** start **

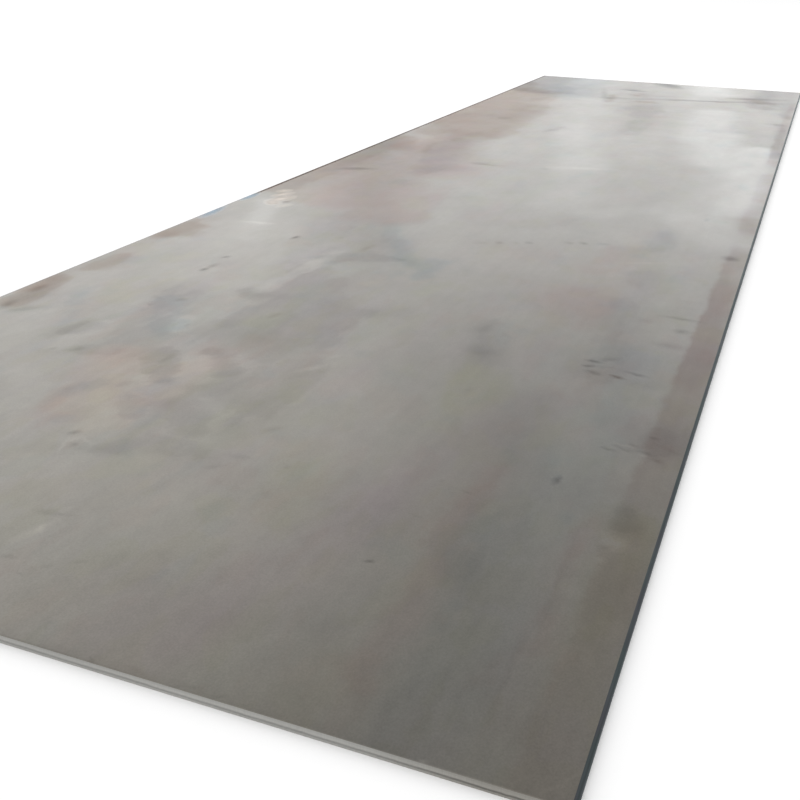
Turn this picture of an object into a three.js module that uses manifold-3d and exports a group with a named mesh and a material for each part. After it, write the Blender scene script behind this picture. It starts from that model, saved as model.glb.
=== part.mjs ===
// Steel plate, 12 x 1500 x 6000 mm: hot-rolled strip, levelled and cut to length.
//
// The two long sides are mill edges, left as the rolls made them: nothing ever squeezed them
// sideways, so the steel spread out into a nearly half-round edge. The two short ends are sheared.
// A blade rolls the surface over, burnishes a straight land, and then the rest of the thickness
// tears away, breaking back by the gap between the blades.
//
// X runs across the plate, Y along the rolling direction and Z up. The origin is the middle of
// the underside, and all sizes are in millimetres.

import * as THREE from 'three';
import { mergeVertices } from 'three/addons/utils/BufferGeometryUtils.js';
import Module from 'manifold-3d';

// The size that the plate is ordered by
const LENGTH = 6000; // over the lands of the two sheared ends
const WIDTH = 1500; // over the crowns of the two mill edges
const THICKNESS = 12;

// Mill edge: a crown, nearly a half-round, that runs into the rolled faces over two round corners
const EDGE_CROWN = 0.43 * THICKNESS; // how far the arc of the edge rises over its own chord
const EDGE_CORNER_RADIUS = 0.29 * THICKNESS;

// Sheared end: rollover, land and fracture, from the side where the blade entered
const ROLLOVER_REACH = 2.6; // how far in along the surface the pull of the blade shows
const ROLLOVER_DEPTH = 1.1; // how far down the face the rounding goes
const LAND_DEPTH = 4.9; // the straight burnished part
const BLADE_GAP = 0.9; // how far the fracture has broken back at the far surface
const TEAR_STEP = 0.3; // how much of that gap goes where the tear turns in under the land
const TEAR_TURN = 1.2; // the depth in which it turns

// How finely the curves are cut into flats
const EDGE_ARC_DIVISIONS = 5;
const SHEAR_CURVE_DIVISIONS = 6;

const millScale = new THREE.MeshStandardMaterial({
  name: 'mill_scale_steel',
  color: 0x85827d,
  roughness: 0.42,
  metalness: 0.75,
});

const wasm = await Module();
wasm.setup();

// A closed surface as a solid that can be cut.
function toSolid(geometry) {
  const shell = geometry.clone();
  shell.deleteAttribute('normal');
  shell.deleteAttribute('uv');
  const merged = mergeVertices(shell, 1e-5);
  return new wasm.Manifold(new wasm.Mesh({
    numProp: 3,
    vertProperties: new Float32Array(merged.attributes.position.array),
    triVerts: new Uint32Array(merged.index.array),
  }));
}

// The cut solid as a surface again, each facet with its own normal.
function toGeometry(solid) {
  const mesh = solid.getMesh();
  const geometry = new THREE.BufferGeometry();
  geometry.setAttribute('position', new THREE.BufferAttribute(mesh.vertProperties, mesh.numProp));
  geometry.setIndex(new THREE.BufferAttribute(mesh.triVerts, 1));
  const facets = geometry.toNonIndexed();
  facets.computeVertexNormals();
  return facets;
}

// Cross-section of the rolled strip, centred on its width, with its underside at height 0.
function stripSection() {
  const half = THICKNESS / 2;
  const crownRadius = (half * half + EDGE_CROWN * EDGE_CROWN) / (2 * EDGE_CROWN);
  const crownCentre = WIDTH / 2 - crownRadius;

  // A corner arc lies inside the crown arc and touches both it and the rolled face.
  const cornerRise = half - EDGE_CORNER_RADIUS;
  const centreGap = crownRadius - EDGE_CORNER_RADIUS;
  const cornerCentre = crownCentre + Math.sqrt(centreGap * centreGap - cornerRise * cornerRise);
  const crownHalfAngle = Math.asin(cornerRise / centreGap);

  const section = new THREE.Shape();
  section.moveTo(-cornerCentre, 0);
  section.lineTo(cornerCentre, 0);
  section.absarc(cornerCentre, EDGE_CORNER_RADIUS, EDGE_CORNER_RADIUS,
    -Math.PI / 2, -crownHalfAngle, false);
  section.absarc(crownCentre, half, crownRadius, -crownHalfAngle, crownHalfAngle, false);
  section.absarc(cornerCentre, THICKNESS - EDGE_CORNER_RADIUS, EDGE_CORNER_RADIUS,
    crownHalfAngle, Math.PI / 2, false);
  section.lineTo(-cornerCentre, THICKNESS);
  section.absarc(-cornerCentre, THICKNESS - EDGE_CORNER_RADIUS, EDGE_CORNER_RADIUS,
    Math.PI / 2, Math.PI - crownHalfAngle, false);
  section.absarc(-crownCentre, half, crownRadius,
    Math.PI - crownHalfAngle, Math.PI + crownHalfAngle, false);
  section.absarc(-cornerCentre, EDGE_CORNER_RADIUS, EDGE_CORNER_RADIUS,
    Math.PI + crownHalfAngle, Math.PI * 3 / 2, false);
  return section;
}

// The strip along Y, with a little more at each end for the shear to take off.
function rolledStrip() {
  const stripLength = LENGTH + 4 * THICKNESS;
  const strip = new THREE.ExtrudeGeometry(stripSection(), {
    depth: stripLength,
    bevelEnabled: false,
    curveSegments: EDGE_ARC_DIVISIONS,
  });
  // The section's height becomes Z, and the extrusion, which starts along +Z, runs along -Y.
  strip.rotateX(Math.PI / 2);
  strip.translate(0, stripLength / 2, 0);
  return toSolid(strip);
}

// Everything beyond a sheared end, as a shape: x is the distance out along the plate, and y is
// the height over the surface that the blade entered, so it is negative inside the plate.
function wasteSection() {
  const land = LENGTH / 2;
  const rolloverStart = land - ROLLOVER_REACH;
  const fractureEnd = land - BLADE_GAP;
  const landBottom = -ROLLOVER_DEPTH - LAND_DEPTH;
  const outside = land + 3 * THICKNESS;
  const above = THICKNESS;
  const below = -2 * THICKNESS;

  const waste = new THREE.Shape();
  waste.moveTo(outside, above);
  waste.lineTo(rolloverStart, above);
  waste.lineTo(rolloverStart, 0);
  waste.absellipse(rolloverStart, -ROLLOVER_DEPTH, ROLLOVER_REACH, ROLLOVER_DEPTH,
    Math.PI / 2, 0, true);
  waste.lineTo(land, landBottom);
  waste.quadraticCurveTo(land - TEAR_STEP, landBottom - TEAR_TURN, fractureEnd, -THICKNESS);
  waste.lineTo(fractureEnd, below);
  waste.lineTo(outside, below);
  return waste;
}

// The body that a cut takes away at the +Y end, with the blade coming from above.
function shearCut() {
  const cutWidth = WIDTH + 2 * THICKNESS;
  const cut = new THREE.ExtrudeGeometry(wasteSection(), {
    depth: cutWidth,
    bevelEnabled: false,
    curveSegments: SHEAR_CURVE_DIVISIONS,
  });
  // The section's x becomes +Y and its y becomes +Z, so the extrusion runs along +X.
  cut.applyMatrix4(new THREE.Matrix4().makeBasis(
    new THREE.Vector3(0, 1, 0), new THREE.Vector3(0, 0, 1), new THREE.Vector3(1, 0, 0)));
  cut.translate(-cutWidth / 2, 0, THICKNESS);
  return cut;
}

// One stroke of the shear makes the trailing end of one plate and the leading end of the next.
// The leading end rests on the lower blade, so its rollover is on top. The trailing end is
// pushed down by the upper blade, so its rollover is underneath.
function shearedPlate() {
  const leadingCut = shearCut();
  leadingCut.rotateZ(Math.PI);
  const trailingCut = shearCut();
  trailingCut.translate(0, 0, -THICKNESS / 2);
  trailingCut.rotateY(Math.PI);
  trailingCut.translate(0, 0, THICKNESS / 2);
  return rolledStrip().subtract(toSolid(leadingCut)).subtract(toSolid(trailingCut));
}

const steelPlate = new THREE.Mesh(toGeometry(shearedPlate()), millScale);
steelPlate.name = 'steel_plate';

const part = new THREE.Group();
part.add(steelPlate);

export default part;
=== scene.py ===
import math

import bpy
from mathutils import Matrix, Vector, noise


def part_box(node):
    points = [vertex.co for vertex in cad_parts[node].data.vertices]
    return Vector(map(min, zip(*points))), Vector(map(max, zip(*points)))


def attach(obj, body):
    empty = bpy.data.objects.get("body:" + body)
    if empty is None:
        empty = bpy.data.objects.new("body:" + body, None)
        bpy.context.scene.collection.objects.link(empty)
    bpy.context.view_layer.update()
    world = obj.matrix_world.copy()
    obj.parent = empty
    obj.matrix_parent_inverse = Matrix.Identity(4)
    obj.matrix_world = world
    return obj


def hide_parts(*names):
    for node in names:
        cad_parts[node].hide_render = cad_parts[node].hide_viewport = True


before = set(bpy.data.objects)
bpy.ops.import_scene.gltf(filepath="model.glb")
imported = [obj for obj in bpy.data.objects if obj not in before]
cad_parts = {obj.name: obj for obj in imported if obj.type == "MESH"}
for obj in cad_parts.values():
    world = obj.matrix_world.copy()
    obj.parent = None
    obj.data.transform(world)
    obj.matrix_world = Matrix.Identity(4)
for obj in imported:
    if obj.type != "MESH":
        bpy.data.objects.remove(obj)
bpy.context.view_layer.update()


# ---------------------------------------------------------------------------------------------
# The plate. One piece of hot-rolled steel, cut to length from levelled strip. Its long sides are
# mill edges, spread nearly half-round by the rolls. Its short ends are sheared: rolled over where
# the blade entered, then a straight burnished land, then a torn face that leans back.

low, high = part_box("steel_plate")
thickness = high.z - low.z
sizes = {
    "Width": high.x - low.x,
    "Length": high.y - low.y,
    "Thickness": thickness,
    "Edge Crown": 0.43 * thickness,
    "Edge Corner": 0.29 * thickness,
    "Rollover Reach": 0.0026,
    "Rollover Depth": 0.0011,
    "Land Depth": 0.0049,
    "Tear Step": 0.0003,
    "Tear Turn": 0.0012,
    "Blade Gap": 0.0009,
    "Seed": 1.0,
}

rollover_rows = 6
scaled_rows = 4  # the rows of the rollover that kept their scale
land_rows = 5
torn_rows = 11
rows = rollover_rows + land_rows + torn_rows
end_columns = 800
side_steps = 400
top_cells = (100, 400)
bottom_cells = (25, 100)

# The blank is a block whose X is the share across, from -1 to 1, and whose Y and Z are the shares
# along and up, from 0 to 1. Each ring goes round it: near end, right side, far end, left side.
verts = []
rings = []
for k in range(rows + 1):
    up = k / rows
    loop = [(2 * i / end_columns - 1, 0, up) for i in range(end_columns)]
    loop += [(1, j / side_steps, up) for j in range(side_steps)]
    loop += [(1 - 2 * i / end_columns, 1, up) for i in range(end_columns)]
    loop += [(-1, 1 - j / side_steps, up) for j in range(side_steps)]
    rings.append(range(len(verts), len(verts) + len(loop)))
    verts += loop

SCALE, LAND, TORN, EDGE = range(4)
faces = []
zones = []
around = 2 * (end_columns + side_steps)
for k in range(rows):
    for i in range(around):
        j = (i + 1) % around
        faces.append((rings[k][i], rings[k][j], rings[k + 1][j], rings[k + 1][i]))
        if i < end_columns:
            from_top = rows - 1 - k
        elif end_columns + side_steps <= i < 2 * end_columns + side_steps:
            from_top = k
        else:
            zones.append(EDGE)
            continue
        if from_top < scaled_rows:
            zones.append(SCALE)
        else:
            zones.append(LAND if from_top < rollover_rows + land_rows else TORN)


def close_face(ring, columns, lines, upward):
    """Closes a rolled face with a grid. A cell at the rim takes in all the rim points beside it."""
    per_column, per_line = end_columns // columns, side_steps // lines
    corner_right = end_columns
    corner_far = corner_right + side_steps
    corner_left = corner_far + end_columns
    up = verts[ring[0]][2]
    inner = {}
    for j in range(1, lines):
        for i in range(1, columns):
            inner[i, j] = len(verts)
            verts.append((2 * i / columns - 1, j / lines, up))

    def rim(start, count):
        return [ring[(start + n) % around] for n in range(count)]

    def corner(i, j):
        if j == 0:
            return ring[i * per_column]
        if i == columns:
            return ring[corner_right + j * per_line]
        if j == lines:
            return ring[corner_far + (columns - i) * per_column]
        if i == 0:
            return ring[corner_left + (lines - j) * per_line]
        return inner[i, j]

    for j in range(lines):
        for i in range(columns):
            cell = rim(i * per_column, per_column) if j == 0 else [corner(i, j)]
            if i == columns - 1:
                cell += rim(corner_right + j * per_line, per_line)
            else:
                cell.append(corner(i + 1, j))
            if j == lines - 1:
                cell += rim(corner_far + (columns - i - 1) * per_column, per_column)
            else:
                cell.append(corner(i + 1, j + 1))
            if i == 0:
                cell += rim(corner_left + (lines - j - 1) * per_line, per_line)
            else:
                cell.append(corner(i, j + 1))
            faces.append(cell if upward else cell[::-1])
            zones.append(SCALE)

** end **

*Description of the task*. The line with "const steelPlate = new" marks the start and the line with "obj.matrix_world = world" marks the end; transcribe every line in that stretch, unchanged.

*Finished exercise*.
const steelPlate = new THREE.Mesh(toGeometry(shearedPlate()), millScale);
steelPlate.name = 'steel_plate';

const part = new THREE.Group();
part.add(steelPlate);

export default part;
=== scene.py ===
import math

import bpy
from mathutils import Matrix, Vector, noise


def part_box(node):
    points = [vertex.co for vertex in cad_parts[node].data.vertices]
    return Vector(map(min, zip(*points))), Vector(map(max, zip(*points)))


def attach(obj, body):
    empty = bpy.data.objects.get("body:" + body)
    if empty is None:
        empty = bpy.data.objects.new("body:" + body, None)
        bpy.context.scene.collection.objects.link(empty)
    bpy.context.view_layer.update()
    world = obj.matrix_world.copy()
    obj.parent = empty
    obj.matrix_parent_inverse = Matrix.Identity(4)
    obj.matrix_world = world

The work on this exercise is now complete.